3Dプリンターの大型化により容易になった大型モックアップ製作

2022/10/14
column

大型製品や製品部品のモックアップが欲しいけれど、スケールが大きすぎてどうすればいいかわからないとお困りの方もいらっしゃるのではないでしょうか。スケールが大きくなればなるほどモックアップ製作が難しくなるものの、現在は3Dプリンターによって製作可能としています。
ここでは、3Dプリンターを使った大型モックアップ製作の将来性について解説します。これまで3Dプリンターが不向きだとされてきた理由もご紹介しますので、3Dプリンターでのモックアップ製作を検討している方はぜひ参考にしてください。

これまで大型モックアップ製作に3Dプリンターが向いていなかった理由

様々な部品製作やモックアップ製作を行える3Dプリンターですが、大型のモックアップ製作には不向きだとされてきました。その理由は、3Dプリンターでは製作できるスケールに限界があること、そして、製作スピードに時間がかかることです。
3Dプリンターは液体樹脂の硬化や積み重ね、材料の焼結といった方法でモックアップを製作するものです。複数のメーカーから機器が展開されているものの、最大1mまでの製品でないと作れないといった課題がありました。
しかし、メーカーでは大型モックアップ製作を目指した3Dプリンターの開発が進められています。現在は最大2mにまで対応する機器も出ており、今後はより大きな製品製作が可能な機器も出てくるでしょう。
製作スピードを速めて生産性を上げる取り組みも実施されていますので、大型部品を迅速に作り上げる3Dプリンターが、今後出てくるかもしれません。

大型モックアップ製作に3Dプリンターが利用されている業界

大型モックアップ製作で3Dプリンターを採用しているのは、船舶業界・車業界・家電業界などです。いずれも製作するモックアップのスケールが大きく、特に船舶業界は試作製作が難しいと言えるでしょう。
実寸大の船と同じ大きさのモックアップを用意することは非常に困難です。
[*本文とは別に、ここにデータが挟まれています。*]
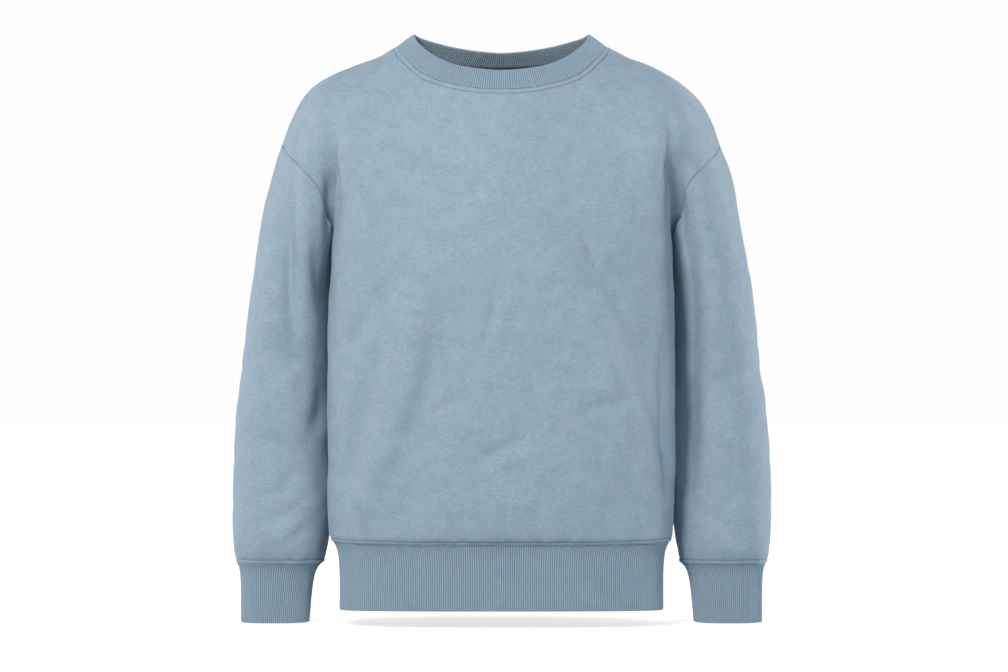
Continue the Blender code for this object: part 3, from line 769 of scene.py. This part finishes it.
def ringsOf(node):  # rings of points down a ribbed piece from its seam, and their outward normals
    bm = pieceOf(plain, node)
    bm.normal_update()
    rows = rowsOf(bm, lowest=node == "collar")[0]
    grid = np.array([[v.co for v in row] for row in rows])
    out = np.array([[v.normal for v in row] for row in rows])
    bm.free()
    return grid, out


def lengthRound(ring):  # how far round a closed ring each of its points is, and all the way
    steps = np.diff(np.concatenate([ring, ring[:1]]), axis=0)
    return np.concatenate([[0], np.linalg.norm(steps, axis=1).cumsum()])


def ribbed(name, node):
    grid, out = ringsOf(node)
    around = lengthRound(grid[len(grid) // 2])
    ribCount = int(round(around[-1] / ribs["pitch"]))
    columns = ribCount * ribs["steps"]
    spots = np.interp(np.arange(columns) / columns * around[-1], around, np.arange(len(around)))
    low, part = np.floor(spots).astype(int), (spots % 1)[None, :, None]
    size = grid.shape[1]
    grid = grid[:, low % size] * (1 - part) + grid[:, (low + 1) % size] * part
    out = out[:, low % size] * (1 - part) + out[:, (low + 1) % size] * part
    down = np.concatenate([[0], np.linalg.norm(np.diff(grid, axis=0), axis=2).mean(1).cumsum()])
    tall, r = down[-1], ribs["wall"] / 2
    # the way round the doubled band: outside from the seam, over the fold, back up the inside
    *atSeam, below = ribs["seamRows"]
    outside = np.linspace(below, tall - r, ribs["outsideRows"][node])
    path = [(v, 0.0) for v in np.concatenate([atSeam, outside])]
    path += [(tall - r, a) for a in np.linspace(0, np.pi, ribs["foldSteps"] + 2)[1:-1]]
    path += [(v, np.pi) for v in np.linspace(tall - r, 0, ribs["insideRows"])]
    phase = np.arange(columns) / ribs["steps"] % 1
    height = np.abs(np.sin(np.pi * phase)) ** ribs["sharpness"] - 1
    bm = bmesh.new()
    laid = bm.loops.layers.uv.new("laid")
    paintedShade = bm.verts.layers.float.new("paintedShade")
    bmesh.ops.create_grid(bm, x_segments=columns, y_segments=len(path), size=0.5)
    table = np.empty((len(path), columns, 3))
    for j, (v, turn) in enumerate(path):
        at = np.interp(v, down, np.arange(len(down)))
        k = min(int(at), len(down) - 2)
        f = at - k
        base = grid[k] * (1 - f) + grid[k + 1] * f
        face = out[k] * (1 - f) + out[k + 1] * f
        face /= np.linalg.norm(face, axis=1)[:, None]
        fall = grid[k + 1] - grid[k]
        fall /= np.linalg.norm(fall, axis=1)[:, None]
        way = face * math.cos(turn) + fall * math.sin(turn)
        tuck = ribs["tuck"] * np.interp(v, (0, ribs["tuckLength"]), (1, 0)) if turn == 0 else 0
        fade = np.interp(v, (0, ribs["shallowLength"]), (ribs["shallowAtSeam"], 1))
        fade *= 1 - ribs["flatterInFold"] * math.sin(turn)
        rise = way * (height * ribs["depth"] * fade)[:, None]
        table[j] = base - face * (r + tuck - ribs["proud"]) + way * r + rise
    corner = ribs["cornerRound"][node]
    if corner:  # its lower corners turn up a little at both sides
        middleX = (table[..., 0].max() + table[..., 0].min()) / 2
        fromSide = np.abs(table[..., 0] - middleX) - (table[..., 0].max() - middleX - corner)
        turned = 1 - np.sqrt(1 - np.clip(fromSide / corner, 0, 1) ** 2)
        depthOf = np.array([v for v, turn in path])[:, None]
        reachDown = np.clip((depthOf - tall + ribs["cornerReach"]) / ribs["cornerReach"], 0, 1)
        table[..., 2] += corner * turned * reachDown
    for v in bm.verts:
        i, j = round((v.co.x + 0.5) * columns), round((v.co.y + 0.5) * len(path))
        for loop in v.link_loops:
            loop[laid].uv = (i / columns * around[-1], path[j % len(path)][0])
        # painted shade in the rib grooves: full down in a groove, none on a rib's crest
        v[paintedShade] = -height[i % columns]
        v.co = table[j % len(path), i % columns]
    bmesh.ops.remove_doubles(bm, verts=bm.verts, dist=ribs["mergeWithin"])
    bmesh.ops.recalc_face_normals(bm, faces=bm.faces)
    obj = objectFrom(name, bm, ribMaterial, node)
    print(f"{name}: {ribCount} ribs, {around[-1]:.3f} by {tall:.3f} m")


for node, name in ribNames.items():
    ribbed(name, node)

stitching = {
    "names": {
        "collar": "neckStitching",
        "hem_band": "hemStitching",
        "left_cuff": "leftCuffStitching",
        "right_cuff": "rightCuffStitching",
    },
    "away": 0.0060,  # from the seam
    "every": 0.0030,
    "long": 0.0023,
    "wide": 0.00055,
    "high": 0.00045,
    "above": 0.0001,  # its middle over the cloth
    "nearBand": 0.012,  # a point of the line this close to a ribbed piece's seam is beside it
    "spread": 0.006,  # a stitch lies at the middle of the points within this
}
ends = np.array([e.vertices for e in skin.edges])
near, far = away["rib"][ends[:, 0]], away["rib"][ends[:, 1]]
crossing = (near - stitching["away"]) * (far - stitching["away"]) < 0
share = ((stitching["away"] - near) / (far - near + 1e-12))[crossing, None]
first, second = ends[crossing].T
lineSpots = shaped[first] * (1 - share) + shaped[second] * share
lineNormals = normals[first] * (1 - share) + normals[second] * share


def stitched(name, node):  # one line of stitches beside a ribbed piece's seam
    ring = ringsOf(node)[0][0]
    run = lengthRound(ring)
    tree = KDTree(len(ring))
    for i, spot in enumerate(ring):
        tree.insert(spot, i)
    tree.balance()
    found = [tree.find(spot)[1:] for spot in lineSpots]
    mine = np.array([d < stitching["nearBand"] for _, d in found])
    place = np.array([run[i] for i, _ in found])[mine]
    spots, ups = lineSpots[mine], lineNormals[mine]
    count = int(round(run[-1] / stitching["every"]))
    centres = []
    for k in range(count):
        off = np.abs((place - k * run[-1] / count + run[-1] / 2) % run[-1] - run[-1] / 2)
        weight = np.clip(1 - off / stitching["spread"], 0, 1)[:, None]
        if weight.sum() == 0:
            continue
        centre, up = (spots * weight).sum(0) / weight.sum(), (ups * weight).sum(0) / weight.sum()
        centres.append((centre, up))
    bm = bmesh.new()
    bm.loops.layers.uv.new("laid")
    for k, (centre, up) in enumerate(centres):
        along = Vector(centres[(k + 1) % len(centres)][0] - centres[k - 1][0]).normalized()
        up = Vector(up).normalized()
        across = up.cross(along).normalized()
        place = Matrix.Translation(Vector(centre) + up * stitching["above"])
        turn = Matrix((along, across, along.cross(across))).transposed().to_4x4()
        size = Matrix.Diagonal((stitching["long"], stitching["wide"], stitching["high"], 1))
        bmesh.ops.create_uvsphere(
            bm, u_segments=6, v_segments=4, radius=0.5, matrix=place @ turn @ size
        )
    objectFrom(name, bm, threadMaterial)
    print(f"{name}: {len(centres)} stitches")


for node, name in stitching["names"].items():
    stitched(name, node)

stage = {
    "floorZ": -0.6925,
    "floorRadius": 9.0,
    "floorColour": (0.92, 0.72, 0.60, 1),
    "floorGlow": 0.70,
    "cameraAt": (0.003, -4.0, -0.3486),
    "lens": 119.0,
    "lookAt": (0, 0, -0.35),  # where the lights point
    "lightColour": (1.0, 0.94, 0.87),
    "lights": {  # place, size across and power of each
        "key": ((-1.35, -3.0, 1.30), 0.9, 84.0),
        "leftSide": ((-2.4, 0.9, -0.45), 1.2, 30.0),
        "rightSide": ((2.4, 0.9, -0.45), 1.2, 56.0),
        "fill": ((2.1, -3.2, 0.2), 1.6, 17.0),
    },
    "roomColour": (0.78, 1.0, 1.20, 1),
    "roomStrength": 0.42,
    "seenColour": (0.985, 0.985, 0.985, 1),  # the room as seen, brighter than its light
}
bm = bmesh.new()
bmesh.ops.create_circle(bm, cap_ends=True, segments=64, radius=stage["floorRadius"])
bmesh.ops.translate(bm, vec=(0.0, 0.0, stage["floorZ"]), verts=bm.verts)
mesh = bpy.data.meshes.new("floor")
bm.to_mesh(mesh)
bm.free()
floor = bpy.data.objects.new("floor", mesh)
bpy.context.scene.collection.objects.link(floor)
paper = bpy.data.materials.new("palePaper")
paper.use_nodes = True
paperShader = paper.node_tree.nodes["Principled BSDF"]
paperShader.inputs["Base Color"].default_value = stage["floorColour"]
paperShader.inputs["Roughness"].default_value = 1.0
paperShader.inputs["Specular IOR Level"].default_value = 0.0
paperShader.inputs["Emission Color"].default_value = (1, 1, 1, 1)
paperShader.inputs["Emission Strength"].default_value = stage["floorGlow"]
mesh.materials.append(paper)
floor.visible_diffuse = False  # it throws no light up onto the cloth


def softLight(name, at, size, power):
    light = bpy.data.lights.new(name, "AREA")
    light.shape, light.size, light.energy = "DISK", size, power
    light.color = stage["lightColour"]
    obj = bpy.data.objects.new(name, light)
    bpy.context.scene.collection.objects.link(obj)
    obj.location = at
    obj.rotation_mode = "QUATERNION"
    obj.rotation_quaternion = (Vector(stage["lookAt"]) - Vector(at)).to_track_quat("-Z", "Y")


for name, light in stage["lights"].items():
    softLight(name + "Light", *light)
world = bpy.data.worlds.new("room")
bpy.context.scene.world = world
world.use_nodes = True
worldTree = world.node_tree
roomLight = worldTree.nodes["Background"]
roomLight.inputs["Color"].default_value = stage["roomColour"]
roomLight.inputs["Strength"].default_value = stage["roomStrength"]
seenRoom = worldTree.nodes.new("ShaderNodeBackground")
seenRoom.inputs["Color"].default_value = stage["seenColour"]
lightPath = worldTree.nodes.new("ShaderNodeLightPath")
either = worldTree.nodes.new("ShaderNodeMixShader")
worldTree.links.new(lightPath.outputs["Is Camera Ray"], either.inputs["Fac"])
worldTree.links.new(roomLight.outputs["Background"], either.inputs[1])
worldTree.links.new(seenRoom.outputs["Background"], either.inputs[2])
worldTree.links.new(either.outputs["Shader"], worldTree.nodes["World Output"].inputs["Surface"])
bpy.context.scene.view_settings.view_transform = "Standard"

cameraData = bpy.data.cameras.new("camera")
cameraData.lens, cameraData.sensor_width = stage["lens"], 36.0
cameraData.clip_start, cameraData.clip_end = 0.1, 60.0
camera = bpy.data.objects.new("camera", cameraData)
bpy.context.scene.collection.objects.link(camera)
camera.location = stage["cameraAt"]
camera.rotation_euler = (math.pi / 2, 0, 0)
bpy.context.scene.camera = camera
print("stage set")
しかし、試作を用意して評価しなければ、製品として作り上げることはできません。どこかに穴があっても、製品製作の段階だと手を加えることが難しくなるからです。
船舶業界のある企業では、実寸より縮小したスケールモデルを3Dプリンターで製作し、船の流体試験を行っています。3Dプリンターで製作可能な大きさのものを作り上げれば、試験を行った上で評価できるからです。
3Dプリンターの大型化が進めば、さらに利用する業界は増えるため、どのような分野であっても手軽にモックアップ製作ができるでしょう。

3Dプリンターを用いたモックアップ製作の将来性

3Dプリンターを使った試作製作は、今後様々な業界において広がっていく可能性があります。機器の大型化や生産性の向上、使用可能材料の増加などの課題が残っているものの、クリアしていけばより活用できる場が広がるからです。
実寸大とはいかなくても、縮小したスケールモデルを作れば、デザイン評価や使用実験などを行えます。製品化の重要な判断材料となるため、高品質の部品や製品を作る過程において、モックアップ製作は欠かせません。

今回のまとめ

3Dプリンターは最大1m程度の部品や製品製作しか行えませんでしたが、現在は最大2m程度のものにまで対応している機器もあります。大型部品を作る必要のある車業界や船舶業界にとっては画期的な進歩だと言えるでしょう。
実寸大のものを作れなくても、全体を分割して部品を作り、つなぎ合わせることで試作品を作っている企業もあります。製品と同じ強度にしなければならないといった課題があるものの、加工次第で使用実験を行うことも可能です。
大型部品のモックアップ製作をお考えでしたら、3Dプリンターでの製作を検討してみてください。